_Your task_
Output every record below exactly as it appears.

## Start Exercise material

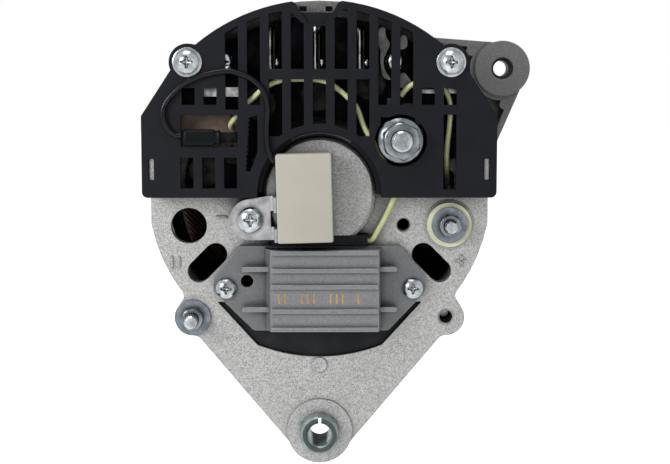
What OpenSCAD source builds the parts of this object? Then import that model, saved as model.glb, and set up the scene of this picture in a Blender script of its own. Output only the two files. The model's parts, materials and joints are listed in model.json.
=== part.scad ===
/* [Mounting] */
// Distance from the shaft axis down to the pivot bolt axis
pivot_drop = 95; // [92:1:100]
// Diameter of the pivot bolt holes, for an M8 bolt
pivot_bore_d = 9; // [8.5:0.5:10]
// Outside radius of both pivot lugs
lug_r = 12.8; // [12:0.2:14]
// Thickness of the front pivot lug
front_lug_t = 14; // [11:1:18]
// Thickness of the rear pivot lug
rear_lug_t = 14; // [12:1:18]
// Length of the split bush in the rear lug
bush_len = 22; // [20:1:26]
// Wall of the split bush
bush_wall = 3; // [2.5:0.5:3.5]
// Distance from the shaft axis to the adjuster ear hole
ear_reach = 93; // [90:0.5:97]
// Angle of the adjuster ear above the horizontal
ear_angle = 31; // [27:0.5:34]
// Outside radius of the adjuster ear
ear_r = 12; // [11:0.5:14]
// Thickness of the adjuster ear
ear_t = 16; // [13:1:18]
// Core diameter of the M8 thread in the adjuster ear
ear_thread_d = 6.8; // [6:0.1:7.6]

/* [Housing] */
// Outside diameter of the stator core
stator_od = 128; // [126:0.5:129]
// Length of the rear bracket
rear_depth = 32; // [30:1:36]
// Length of the front bracket
front_depth = 28; // [27:1:32]
// Radial wall of the brackets round the stator
rim_wall = 2.8; // [2.4:0.2:3.4]
// How far each bracket laps over the stator core
lap = 2; // [1:0.5:3]
// Thickness of the end walls of the brackets
end_wall = 5; // [4:0.5:6]
// Half width of the rear bracket between its flat sides
flat_half = 65.6; // [65.2:0.2:66.4]
// Radius of the rear bracket under the cover
crown_r = 73.4; // [72:0.2:74]
// Half of the side of the square on which the through bolts stand
bolt_half = 49.7; // [49.5:0.1:50.3]
// Radius of the bosses round the through bolts
boss_r = 7.2; // [6.6:0.2:7.8]
// Diameter of the through bolts
bolt_d = 5; // [4:0.5:5]
// Outside radius of the rear bearing hub
hub_r = 21.4; // [20:0.2:22.4]
// How far the rear bearing hub stands out of the rear face
hub_out = 9; // [8:0.5:10]

/* [Cover] */
// Height of the rear cover
cover_h = 14; // [13.5:0.5:17]
// Thickness of the plastic of the rear cover
cover_t = 2.5; // [2:0.25:2.5]
// Radius of the cover's arched edge
cover_r = 73.1; // [72.3:0.1:74]
// Half width of the cover
cover_half = 67.4; // [66.8:0.2:68.4]
// Pitch of the air slots
slot_pitch = 8.25; // [8.1:0.05:8.4]
// Width of the air slots
slot_w = 4.9; // [3:0.1:5.3]

/* [Regulator] */
// Distance between the two regulator screws
regulator_pitch = 72.6; // [71:0.2:74]
// Distance of the regulator screws below the shaft axis
regulator_drop = 37.6; // [37:0.2:38.2]
// Height of the finned block above the regulator's flange
block_h = 8; // [6:0.5:11]
// Height of the fins above the block
fin_h = 1.6; // [1:0.2:2.4]
// Width of a fin
fin_w = 1.6; // [1:0.1:2]
// Length of a new brush
brush_len = 16; // [14:0.5:17]
// Width of a brush
brush_w = 6.4; // [5:0.2:7]
// Thickness of a brush
brush_t = 4.6; // [4:0.1:4.8]

/* [Capacitor] */
// Width of the capacitor
capacitor_w = 21; // [17:0.5:22]
// Height of the capacitor
capacitor_h = 33.5; // [30:0.5:34.5]
// Depth of the capacitor
capacitor_d = 11; // [9:0.5:13]
// Diameter of the insulated leads
wire_d = 2.1; // [1.6:0.1:2.2]

/* [Rotor] */
// Diameter of the rotor over its claws
rotor_od = 89.2; // [88:0.1:89.4]
// Radial gap between the rotor and the stator
air_gap = 0.4; // [0.3:0.05:0.6]
// Claws on each pole piece
claws = 6;
// Length of the rotor over its two pole pieces
rotor_len = 46; // [44:1:47]
// Diameter of the shaft through the pulley and the front bearing
shaft_d = 17; // [16:0.5:18]
// Diameter of the shaft's rear journal
journal_d = 12; // [11:0.5:13]
// Diameter of the slip rings
slip_d = 26; // [24:0.5:27]
// Blades on the fan
blades = 12;
// Radius of the fan
fan_r = 60; // [56:1:62]
// Length of the fan blades
blade_h = 8.5; // [7:0.5:10]
// Radius of the pulley
pulley_r = 35; // [32:1:38]
// Radius at the bottom of the belt groove
groove_r = 22; // [20:1:24]
// Width of the belt groove at the rim
groove_w = 13; // [11:0.5:14]
// Length of the pulley
pulley_len = 24; // [22:1:28]

/* [Bearings] */
// Outside diameter of the front bearing
front_race_d = 47; // [46:0.5:48]
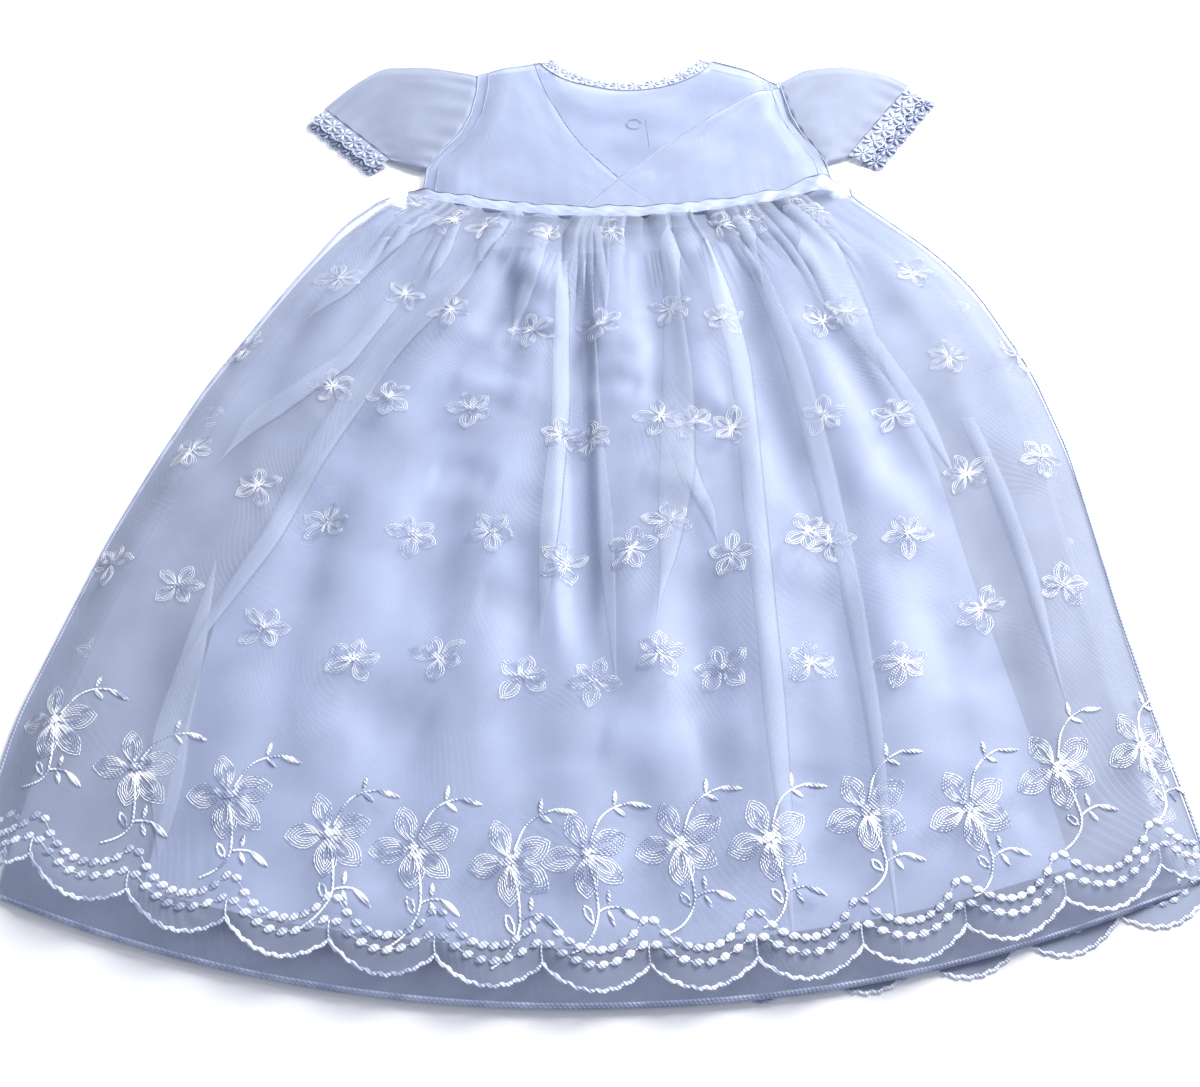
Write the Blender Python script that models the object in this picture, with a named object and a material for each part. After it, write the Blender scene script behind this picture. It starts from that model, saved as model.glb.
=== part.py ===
"""Christening gown laid flat, front side up.

A round-necked bodice of sheer organza with two crossed front panels, short puff sleeves edged with
lace, a ribbon at the waist and a long gathered skirt: embroidered organza with a scalloped hem over
a plain organza petticoat and a satin underskirt. Every panel is a wall of cloth of its own, and the
panels lie on each other as they do when the gown is put down on its back.

Metres, +Z up. The origin is the middle of the waist seam, on the surface. +Y runs to the neck.
"""

import math
from typing import NamedTuple

import bmesh
import bpy
from mathutils import Vector

# Cloth and seams
WALL = 0.0011
SEAM = 0.0004
PLY = WALL + SEAM
ARMHOLE_SEAM = 0.0008
SIDE_ROLL = 0.020
SKIRT_ROLL = 0.022
RIBBON_ROLL = 0.012

# Waist
WAIST_LEFT = -0.119
WAIST_RIGHT = 0.125
WAIST_CURVE = 1.47
WAIST_TILT = 0.035
RIBBON_WIDTH = 0.009
RIBBON_LEFT = -0.128
RIBBON_RIGHT = 0.129
RIBBON_WAVE = 0.0006
RIBBON_WAVES = 9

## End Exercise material

_Answer to this task_
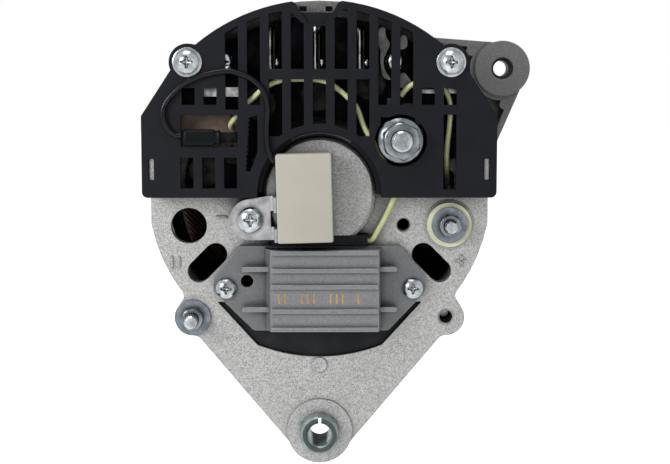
What OpenSCAD source builds the parts of this object? Then import that model, saved as model.glb, and set up the scene of this picture in a Blender script of its own. Output only the two files. The model's parts, materials and joints are listed in model.json.
=== part.scad ===
/* [Mounting] */
// Distance from the shaft axis down to the pivot bolt axis
pivot_drop = 95; // [92:1:100]
// Diameter of the pivot bolt holes, for an M8 bolt
pivot_bore_d = 9; // [8.5:0.5:10]
// Outside radius of both pivot lugs
lug_r = 12.8; // [12:0.2:14]
// Thickness of the front pivot lug
front_lug_t = 14; // [11:1:18]
// Thickness of the rear pivot lug
rear_lug_t = 14; // [12:1:18]
// Length of the split bush in the rear lug
bush_len = 22; // [20:1:26]
// Wall of the split bush
bush_wall = 3; // [2.5:0.5:3.5]
// Distance from the shaft axis to the adjuster ear hole
ear_reach = 93; // [90:0.5:97]
// Angle of the adjuster ear above the horizontal
ear_angle = 31; // [27:0.5:34]
// Outside radius of the adjuster ear
ear_r = 12; // [11:0.5:14]
// Thickness of the adjuster ear
ear_t = 16; // [13:1:18]
// Core diameter of the M8 thread in the adjuster ear
ear_thread_d = 6.8; // [6:0.1:7.6]

/* [Housing] */
// Outside diameter of the stator core
stator_od = 128; // [126:0.5:129]
// Length of the rear bracket
rear_depth = 32; // [30:1:36]
// Length of the front bracket
front_depth = 28; // [27:1:32]
// Radial wall of the brackets round the stator
rim_wall = 2.8; // [2.4:0.2:3.4]
// How far each bracket laps over the stator core
lap = 2; // [1:0.5:3]
// Thickness of the end walls of the brackets
end_wall = 5; // [4:0.5:6]
// Half width of the rear bracket between its flat sides
flat_half = 65.6; // [65.2:0.2:66.4]
// Radius of the rear bracket under the cover
crown_r = 73.4; // [72:0.2:74]
// Half of the side of the square on which the through bolts stand
bolt_half = 49.7; // [49.5:0.1:50.3]
// Radius of the bosses round the through bolts
boss_r = 7.2; // [6.6:0.2:7.8]
// Diameter of the through bolts
bolt_d = 5; // [4:0.5:5]
// Outside radius of the rear bearing hub
hub_r = 21.4; // [20:0.2:22.4]
// How far the rear bearing hub stands out of the rear face
hub_out = 9; // [8:0.5:10]

/* [Cover] */
// Height of the rear cover
cover_h = 14; // [13.5:0.5:17]
// Thickness of the plastic of the rear cover
cover_t = 2.5; // [2:0.25:2.5]
// Radius of the cover's arched edge
cover_r = 73.1; // [72.3:0.1:74]
// Half width of the cover
cover_half = 67.4; // [66.8:0.2:68.4]
// Pitch of the air slots
slot_pitch = 8.25; // [8.1:0.05:8.4]
// Width of the air slots
slot_w = 4.9; // [3:0.1:5.3]

/* [Regulator] */
// Distance between the two regulator screws
regulator_pitch = 72.6; // [71:0.2:74]
// Distance of the regulator screws below the shaft axis
regulator_drop = 37.6; // [37:0.2:38.2]
// Height of the finned block above the regulator's flange
block_h = 8; // [6:0.5:11]
// Height of the fins above the block
fin_h = 1.6; // [1:0.2:2.4]
// Width of a fin
fin_w = 1.6; // [1:0.1:2]
// Length of a new brush
brush_len = 16; // [14:0.5:17]
// Width of a brush
brush_w = 6.4; // [5:0.2:7]
// Thickness of a brush
brush_t = 4.6; // [4:0.1:4.8]

/* [Capacitor] */
// Width of the capacitor
capacitor_w = 21; // [17:0.5:22]
// Height of the capacitor
capacitor_h = 33.5; // [30:0.5:34.5]
// Depth of the capacitor
capacitor_d = 11; // [9:0.5:13]
// Diameter of the insulated leads
wire_d = 2.1; // [1.6:0.1:2.2]

/* [Rotor] */
// Diameter of the rotor over its claws
rotor_od = 89.2; // [88:0.1:89.4]
// Radial gap between the rotor and the stator
air_gap = 0.4; // [0.3:0.05:0.6]
// Claws on each pole piece
claws = 6;
// Length of the rotor over its two pole pieces
rotor_len = 46; // [44:1:47]
// Diameter of the shaft through the pulley and the front bearing
shaft_d = 17; // [16:0.5:18]
// Diameter of the shaft's rear journal
journal_d = 12; // [11:0.5:13]
// Diameter of the slip rings
slip_d = 26; // [24:0.5:27]
// Blades on the fan
blades = 12;
// Radius of the fan
fan_r = 60; // [56:1:62]
// Length of the fan blades
blade_h = 8.5; // [7:0.5:10]
// Radius of the pulley
pulley_r = 35; // [32:1:38]
// Radius at the bottom of the belt groove
groove_r = 22; // [20:1:24]
// Width of the belt groove at the rim
groove_w = 13; // [11:0.5:14]
// Length of the pulley
pulley_len = 24; // [22:1:28]

/* [Bearings] */
// Outside diameter of the front bearing
front_race_d = 47; // [46:0.5:48]
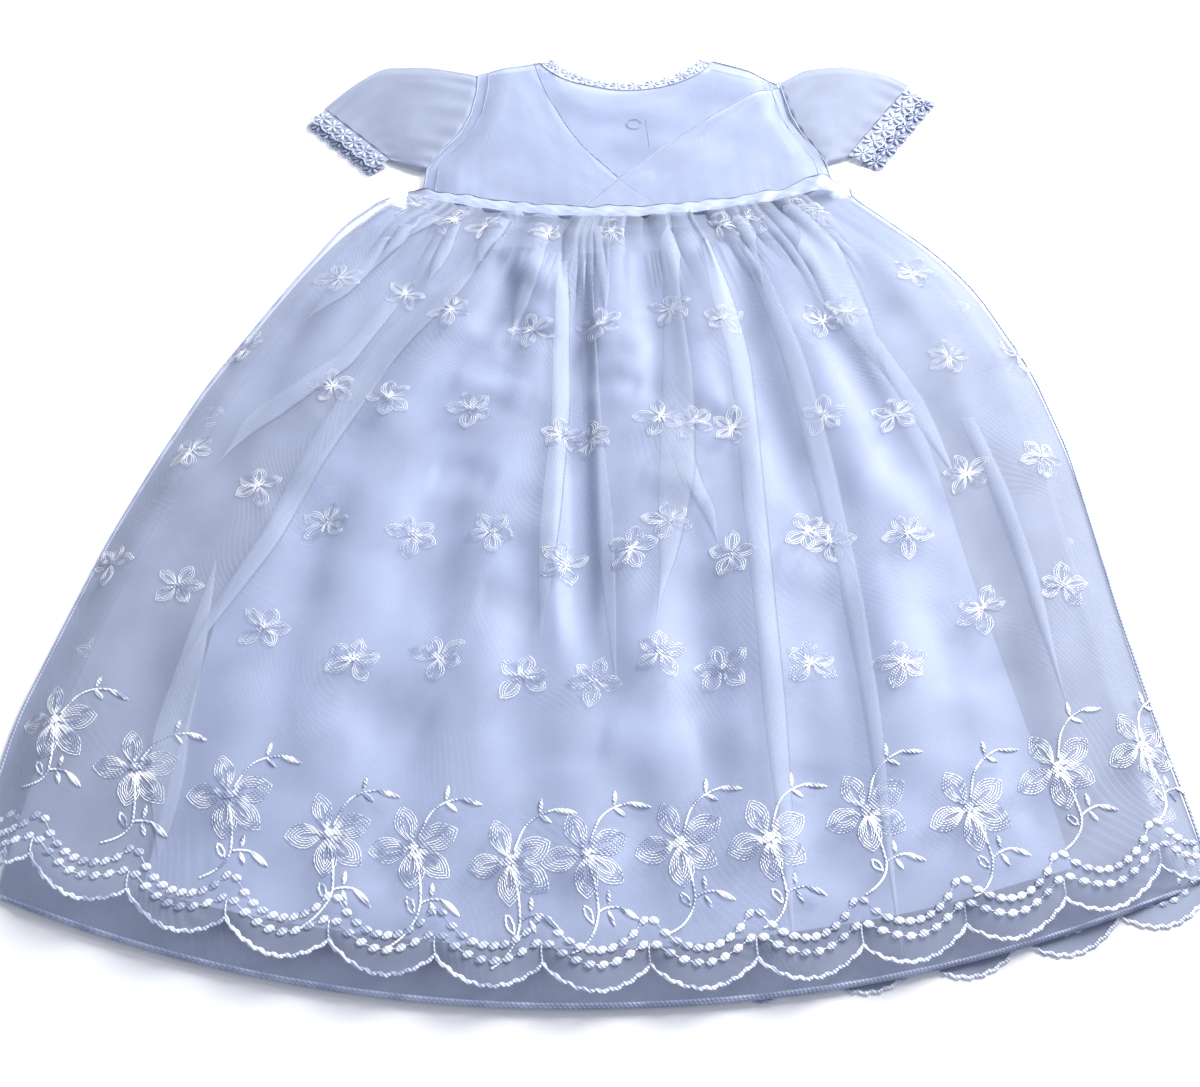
Write the Blender Python script that models the object in this picture, with a named object and a material for each part. After it, write the Blender scene script behind this picture. It starts from that model, saved as model.glb.
=== part.py ===
"""Christening gown laid flat, front side up.

A round-necked bodice of sheer organza with two crossed front panels, short puff sleeves edged with
lace, a ribbon at the waist and a long gathered skirt: embroidered organza with a scalloped hem over
a plain organza petticoat and a satin underskirt. Every panel is a wall of cloth of its own, and the
panels lie on each other as they do when the gown is put down on its back.

Metres, +Z up. The origin is the middle of the waist seam, on the surface. +Y runs to the neck.
"""

import math
from typing import NamedTuple

import bmesh
import bpy
from mathutils import Vector

# Cloth and seams
WALL = 0.0011
SEAM = 0.0004
PLY = WALL + SEAM
ARMHOLE_SEAM = 0.0008
SIDE_ROLL = 0.020
SKIRT_ROLL = 0.022
RIBBON_ROLL = 0.012

# Waist
WAIST_LEFT = -0.119
WAIST_RIGHT = 0.125
WAIST_CURVE = 1.47
WAIST_TILT = 0.035
RIBBON_WIDTH = 0.009
RIBBON_LEFT = -0.128
RIBBON_RIGHT = 0.129
RIBBON_WAVE = 0.0006
RIBBON_WAVES = 9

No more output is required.